Passing out SSC was a joyous moment. Recalls Ramesh Bajaj, his childhood friend: Manohar's father was sitting with me when the SSC result came. Everybody was very happy as clearing SSC in the Sindhi community those days used to be a big thing. He then joined Siddharth College, but wasn't keen on
continuing with his studies and wanted to join his father's radio part shop at Lamington Road. Later on, as his business flourished, he realized that higher education had its own merits in running a successful business and completed a Harvard business course.
At the Lamington Road shop, he started seeing big dreams. The Chhabria and Bajaj families would go out for vacations to Matheran or Mahabaleshwar. He would be lost in the heights of the pine trees there and waves of the Arabian Sea in Mumbai. His eyes would see beyond the streamers that sailed on the rough waters. He was planning something big. He could not be bound within the confines of the Raja Radios at Lamington Road.

Nepoli and Volga restaurants were his favorite joints. Like any other family, both Chhabria and Bajaj families would go out to watch the illumination on the Republic Day. Manu would laugh like a baby at a good joke but was not mischievous at all. He was fond of good clothes, a fancy which only grew with the passing of time. 

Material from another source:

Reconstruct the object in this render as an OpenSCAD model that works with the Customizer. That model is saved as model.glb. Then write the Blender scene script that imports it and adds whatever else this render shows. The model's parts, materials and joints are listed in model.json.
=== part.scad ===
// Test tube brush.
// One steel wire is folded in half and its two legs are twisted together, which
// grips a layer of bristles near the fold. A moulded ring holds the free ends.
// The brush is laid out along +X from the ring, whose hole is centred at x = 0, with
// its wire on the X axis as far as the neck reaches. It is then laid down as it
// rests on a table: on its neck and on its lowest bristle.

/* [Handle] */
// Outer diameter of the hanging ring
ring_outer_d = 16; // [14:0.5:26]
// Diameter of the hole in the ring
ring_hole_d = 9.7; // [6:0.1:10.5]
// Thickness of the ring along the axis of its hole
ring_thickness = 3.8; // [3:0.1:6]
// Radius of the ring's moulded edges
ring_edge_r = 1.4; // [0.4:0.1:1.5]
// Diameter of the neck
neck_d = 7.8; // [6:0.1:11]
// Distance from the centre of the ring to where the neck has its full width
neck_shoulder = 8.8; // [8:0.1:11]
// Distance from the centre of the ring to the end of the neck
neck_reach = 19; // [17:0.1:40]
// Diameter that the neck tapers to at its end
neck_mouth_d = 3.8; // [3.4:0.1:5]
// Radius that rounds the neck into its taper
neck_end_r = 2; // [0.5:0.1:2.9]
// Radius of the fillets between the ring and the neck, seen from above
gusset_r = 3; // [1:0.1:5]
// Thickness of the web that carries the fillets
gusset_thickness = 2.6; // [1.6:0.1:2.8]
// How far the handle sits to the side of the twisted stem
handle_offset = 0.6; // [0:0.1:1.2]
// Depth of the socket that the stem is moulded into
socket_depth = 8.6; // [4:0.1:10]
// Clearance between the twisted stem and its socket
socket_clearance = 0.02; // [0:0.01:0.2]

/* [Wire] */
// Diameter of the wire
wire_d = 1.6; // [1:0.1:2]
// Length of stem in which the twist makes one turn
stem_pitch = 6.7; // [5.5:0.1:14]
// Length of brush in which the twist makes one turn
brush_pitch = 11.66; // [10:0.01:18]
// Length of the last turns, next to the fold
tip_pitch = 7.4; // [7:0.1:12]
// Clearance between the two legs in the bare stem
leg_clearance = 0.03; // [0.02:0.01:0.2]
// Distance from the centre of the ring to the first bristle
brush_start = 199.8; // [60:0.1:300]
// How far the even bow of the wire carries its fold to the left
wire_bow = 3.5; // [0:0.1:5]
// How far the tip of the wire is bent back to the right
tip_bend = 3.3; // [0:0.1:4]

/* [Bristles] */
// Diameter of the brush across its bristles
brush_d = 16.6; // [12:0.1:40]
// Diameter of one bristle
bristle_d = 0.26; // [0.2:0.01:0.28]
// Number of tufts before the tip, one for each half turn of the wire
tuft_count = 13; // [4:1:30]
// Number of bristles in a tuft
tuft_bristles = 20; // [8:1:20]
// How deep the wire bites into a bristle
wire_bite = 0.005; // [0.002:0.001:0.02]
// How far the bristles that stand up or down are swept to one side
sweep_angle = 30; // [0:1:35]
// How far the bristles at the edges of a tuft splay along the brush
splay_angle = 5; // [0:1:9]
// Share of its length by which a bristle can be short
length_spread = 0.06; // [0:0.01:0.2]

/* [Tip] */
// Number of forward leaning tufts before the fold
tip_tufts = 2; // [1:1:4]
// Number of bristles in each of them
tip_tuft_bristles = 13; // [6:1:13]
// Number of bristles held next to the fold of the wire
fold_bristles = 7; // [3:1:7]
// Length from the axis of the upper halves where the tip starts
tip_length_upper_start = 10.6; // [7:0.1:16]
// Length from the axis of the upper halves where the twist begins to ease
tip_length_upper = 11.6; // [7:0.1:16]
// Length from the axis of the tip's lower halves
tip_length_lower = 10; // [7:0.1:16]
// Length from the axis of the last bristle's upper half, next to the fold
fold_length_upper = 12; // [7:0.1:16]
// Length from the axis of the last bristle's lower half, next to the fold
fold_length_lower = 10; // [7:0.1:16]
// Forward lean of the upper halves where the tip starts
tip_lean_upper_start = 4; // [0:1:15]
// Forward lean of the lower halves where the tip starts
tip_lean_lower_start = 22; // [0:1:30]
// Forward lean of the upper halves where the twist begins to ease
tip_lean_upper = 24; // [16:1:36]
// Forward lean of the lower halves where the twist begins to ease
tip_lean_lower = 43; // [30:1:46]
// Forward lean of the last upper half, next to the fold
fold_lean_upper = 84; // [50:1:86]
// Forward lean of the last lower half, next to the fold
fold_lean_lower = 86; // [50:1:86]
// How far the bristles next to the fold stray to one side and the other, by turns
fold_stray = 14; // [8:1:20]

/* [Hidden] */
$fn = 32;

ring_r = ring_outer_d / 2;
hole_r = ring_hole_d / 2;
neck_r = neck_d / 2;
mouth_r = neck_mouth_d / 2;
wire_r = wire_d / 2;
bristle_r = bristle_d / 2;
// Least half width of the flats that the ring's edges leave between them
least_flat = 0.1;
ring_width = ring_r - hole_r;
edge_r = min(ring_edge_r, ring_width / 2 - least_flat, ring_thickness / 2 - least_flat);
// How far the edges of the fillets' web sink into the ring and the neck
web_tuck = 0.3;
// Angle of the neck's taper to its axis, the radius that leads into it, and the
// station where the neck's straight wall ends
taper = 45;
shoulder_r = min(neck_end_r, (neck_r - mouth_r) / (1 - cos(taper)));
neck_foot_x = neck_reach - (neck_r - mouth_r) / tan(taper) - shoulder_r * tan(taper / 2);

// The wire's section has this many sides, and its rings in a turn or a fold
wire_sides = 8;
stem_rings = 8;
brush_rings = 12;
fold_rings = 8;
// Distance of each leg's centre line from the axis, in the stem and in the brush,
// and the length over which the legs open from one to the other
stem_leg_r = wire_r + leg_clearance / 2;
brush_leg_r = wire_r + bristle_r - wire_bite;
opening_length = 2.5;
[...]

When Manohar decided to move to Dubai, he was already married to Vidya and was the proud father of two daughters. With a small amount of money, he set up his Jumbo Company to fulfill his Jumbo Dreams. Those were the days when Jumbo jets had just been introduced. He too had a Jumbo vision.

Family values were ingrained in him. Born in brought up in Mumbai. He had retained is family values even while in Dubai. He respected people, something he learned as a child. Sentimental and sensitive as he was, he would get worried when his dog was unwell. Care for his butler and his driver and secretary. Care for his old friends from the school days. He would find answer for all kind of situations. Though he stayed of fights in his childhood, he was a fighter; a quality withstood him in steed while creating and expanding his business empire.

Growing up in a joint family with lots of uncles, aunts and cousins had taught him making the best of a situation in getting the best results. He would know how a person could reach in a particular situation. He idolized his father, was close to his mother. He had a rare quality the quality to forgive.

Manohar would cry while watching a movie, launch with a friend and miss his wife and kids when away on business. He was not just a man of steel, a He had a soft heart, a heart that stopped beating on 6th April 2002.

Rajkumar, who was born to Rajaram and Rani Chhabria and whose name was Manu - Manohar. Not many would know the story of his life.